I'm back to blogging and i hope this time round i'm consistent.
I GAVE IT ALL UP BUT I'M TAKING BACK MY LOVE.
TOO MUCH THINGS HAPPEN ALL AT A SUDDEN.
I FELT LOST, REALLY.
SO I GUESS THAT BREAKDOWN WAS NOT FOR SYMPATHY BUT REALLY I JUST DON'T KNOW WHAT TO DO.
I KNOW I'VE BEEN PREACHING ON THE SAME SUBJECT FOR DONT KNOW HOW MANY MILLION YRS ALTHOUGH I KEPT SAYING I WANTED TO STOP AND ALL.
THIS TIME ROUND I PROMISE. ITS THE LAST.
I'VE ALW BEEN NOT HONEST ABOUT MY OWN FEELINGS.

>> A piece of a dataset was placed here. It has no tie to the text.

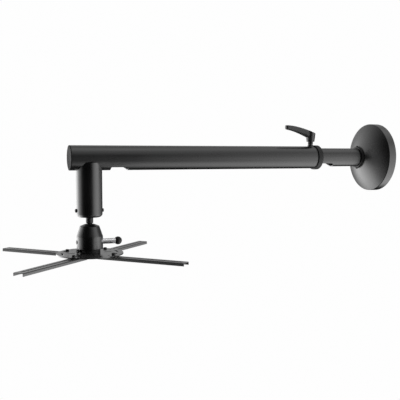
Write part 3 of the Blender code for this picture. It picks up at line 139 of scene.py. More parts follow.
# Clamp
CLAMP_AXIS = Vector((-0.214, 0.0, 0.0))
CLAMP_DRILL_RADIUS = 0.0045
CLAMP_DRILL_LOW_Z = 0.020
BOSS_OUTLINE = [(0.0043, 0.0286), (0.0090, 0.0286), (0.0086, 0.0297), (0.0078, 0.0308), (0.0076, 0.0318),
                (0.0076, 0.0326), (0.0062, 0.0355), (0.0043, 0.0355)]
INSERT_OUTLINE = [(0.0, 0.0279), (0.004, 0.0279), (0.004, 0.0358), (0.0064, 0.0358), (0.0068, 0.0362),
                  (0.0068, 0.0432), (0.0, 0.0432)]
TOOTH_LOW_Z = 0.0430
TOOTH_TOP_Z = 0.0537
TOOTH_RADIUS = 0.0075
TOOTH_CLEARANCE = 0.0004
TOOTH_ROOT_SHARE = 0.92
TEETH = 16
CORNERS_PER_TOOTH = 4
LEVER_STEPS = 72
LEVER_OUTLINE = [(0.0, 0.0427), (0.0103, 0.0427), (0.0108, 0.0432), (0.0132, 0.0637), (0.0132, 0.0727),
                 (0.0, 0.0727)]
LEVER_FOOT_Z = 0.0427
LEVER_TOP_Z = 0.0727
LEVER_TOP_RADIUS = 0.0132
LEVER_SLOPE = radians(18.5)
LEVER_SAW = (0.06, 0.06, 0.04)
LEVER_WEB_Z = (0.0540, 0.0570)
LEVER_DRILL_TOP_Z = 0.12
LEVER_EDGE = 0.0006
HANDLE_REACH = 0.0775
HANDLE_RISE = 0.0373
HANDLE_BELOW_TOP = 0.0015
HANDLE_ROOT_HEIGHT = 0.022
HANDLE_TIP_HEIGHT = 0.0112
HANDLE_ROOT_WIDTH = 0.021
HANDLE_TIP_WIDTH = 0.013
HANDLE_CORNER = 0.006944
HANDLE_STATIONS = 14
NOSE_LENGTH = 0.0055
NOSE_STATIONS = 5
NOSE_WIDTH_SHARE = 0.34
NOSE_HEIGHT_SHARE = 0.72
SPRING_Z = (0.0573, 0.0641)
SPRING_RADIUS = 0.0041
SPRING_WIRE = 0.0005
SPRING_WIRE_STEPS = 12
SPRING_TURNS = 4
SPRING_STEPS = 28
LEVER_SCREW_HEAD_Z = (0.0644, 0.0674)
LEVER_SCREW_END_Z = 0.0462
LEVER_SCREW = Screw(shank=0.0028, head=0.005, flats=0.004, depth=0.0018, rounding=0.0006)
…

ITS NOT THAT I WANT TO HIDE IT FROM YOU BUT JUST I THINK IT DOESN'NT MAKE A DIFFERENCE CAUSE NO MATTER WHAT I DONT WANT TO GET BACK.
and the 4 months after we broke up, its like...
i dont know how to describe.
we've been holding on and i kept trying to shun you.
ok, and it really works cause you got a girlf. yourself.
i thought it was goood but who know i really burst out crying.
at that moment of time, i really felt that there's nobody in this world who wants me anymore.
but i guess, i was wrong.
i should let you go, i cannot be that selfish.
i'm just too used to your existence and now with another person ok i guess you are happier?
i hope you would really cherish her more than ever.
cause thats the best repay i get.
actually i can tell you, i'm not really happy that you had found your another half cause the past 3 months after we broke up you kept coming back for me.
idk your feelings are which.
its like, ok contradicting.
BUT WHATEVER, ALL THE BEST.
and thanks to you, i guess i felt better after you moving on.
so i can open to another relationship.
i always felt sorry towards you.
there's another person in mind.
(:
i hope i really can forget everything fully.
you know one of us has to be sacrificed.
since you've chosen to love her, ya i should give up hope too.
i sincerely wish you would last long with her.
good luck.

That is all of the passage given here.